Student Collaborators
CrowdSome
Research and Projects
My main research interest is to understand and improve crowdsourced development. I believe crowdsourcing can be used to develop a large variety of things, including complex, data-intensive systems.
I both build and study systems. My toolbox includes performance indicators, behavior studies, network analysis, pricing, evolutionary computation, machine learning, and natural language processing. Below is a selection of recent research topics.

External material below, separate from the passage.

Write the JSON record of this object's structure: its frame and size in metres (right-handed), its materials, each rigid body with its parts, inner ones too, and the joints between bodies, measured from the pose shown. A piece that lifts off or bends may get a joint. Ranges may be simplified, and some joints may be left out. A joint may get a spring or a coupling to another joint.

Crowdsourced Task Decomposition
Project decomposition is a labor-intensive process that is holding back the adoption of crowdsourcing. Our current approach to this is to use modern NLP methods, to learn the relationship between task statements and project descriptions. These learned models will then be combined with evolutionary methods to create an automatic decomposition tool.
Collaborators: Ahmed Bahabry, Sanam Jena

Crowdsourced Task Scheduling
We develop methods for dynamic task scheduling in crowdsourcing.
We use a deep learning-based predictor of task success given a worker and a temporal task context, then combine the task success predictor with an evolutionary algorithm. This method can be used to schedule tasks from several projects utilizing the same worker pool concurrently.
Collaborators: Hardik Yagnik, Mahir Dhall

Crowd's Relation and Behavior
I investigate data from TopCoder, the software development crowdsourcing platform, and used ideas from psychology, software engineering, human factor engineering, and project management to develop appropriate measures for worker behavior and preferences. Using these measures, I build different models such as team elasticity, worker preferences, task completion patterns, and other relevant measures.
Collaborators: Hamid Shams

Industry Collaboration
MiPasa: Co-Opetition crowdsourced platform for analyzed and visualized data related to COVID-19. The platform provides both collaboration and competition activities in different levels of data science analysis.